A breakthrough in understanding how brain damage spreads -- and how it could potentially be limited -- has been made through a collaboration between neuroscientists and engineers at the Universities of Strathclyde and Dundee.
They have uncovered a previously unknown mechanism in the brain that allows networks of neurons to protect against the kind of spreading secondary damage seen in cases of strokes and traumatic brain injuries.
Dr Michele Zagnoni, Senior Lecturer in Electronic and Electrical Engineering at the University of Strathclyde, was a partner in the research.
He said: "Using microfluidic technology, we were able to produce in-vitro neuronal networks to investigate spreading toxicity in the brain, which is the cause of brain damage even after an initial trauma.
"Through this process, we were able to demonstrate how the spread of this toxicity is driven. In doing that we also uncovered a previously unknown, fast acting, neuroprotective signalling mechanism.
"This mechanism utilises the innate capacity of the surrounding neuronal networks, grown in the laboratory, to provide protection against the spreading toxicity.
"If this network activity could be triggered clinically as soon as possible then major brain damage could be minimised and recovery periods shortened," said Dr Christopher Connolly, Reader in Neurobiology in Dundee's School of Medicine.
"Although this is basic laboratory research, it does now re-open the door to the possibility of stopping ongoing brain damage.
"Slow acting neuroprotection is well known but approaches to induce protection require at least 24 hours notice to be effective. This is of no practical use in a clinical emergency situation such as a stroke or traumatic brain injury, so current treatment options are limited to aiding the recovery processes.

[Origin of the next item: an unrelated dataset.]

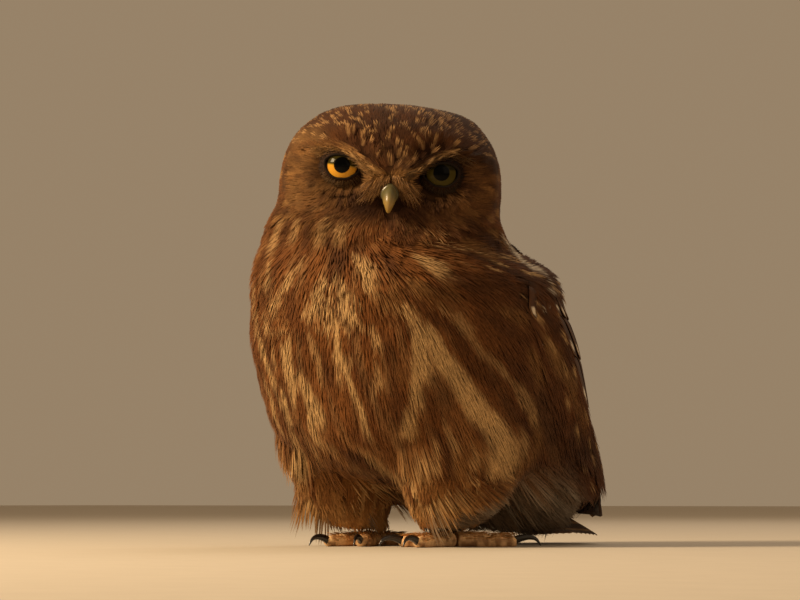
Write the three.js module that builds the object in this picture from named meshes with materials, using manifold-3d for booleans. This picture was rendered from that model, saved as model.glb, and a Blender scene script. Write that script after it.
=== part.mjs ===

"We have identified that neuronal networks react to an insult by sending rapid -- in minutes -- warning signals in an attempt to protect against the toxicity that causes brain damage. If that could be recruited clinically then it would give us a tool to deploy quickly in cases where brain damage was a risk.
"Where we can't protect neurons quickly, we can recruit the help of surrounding neurons to do this for us. It is a case of `If you need a job done quickly, ask the expert' and in this instance the experts are the neurons themselves."
Laboratory-based modelling also showed that the rapid use of benzodiazepines (Valium) appeared to mimic the protection offered by the neuron networks.
"This is something we certainly need to test further but it does suggest the possibility of an effective and immediate pharmacological treatment for stroke," said Dr Connolly.
The results of the research are published in the journal Scientific Reports.
The project examined the process known as acute secondary neuronal cell death, which is seen in neurodegenerative disease, cerebral ischemia (stroke) and traumatic brain injury (TBI) and drives spreading neurotoxicity into surrounding, undamaged, brain areas.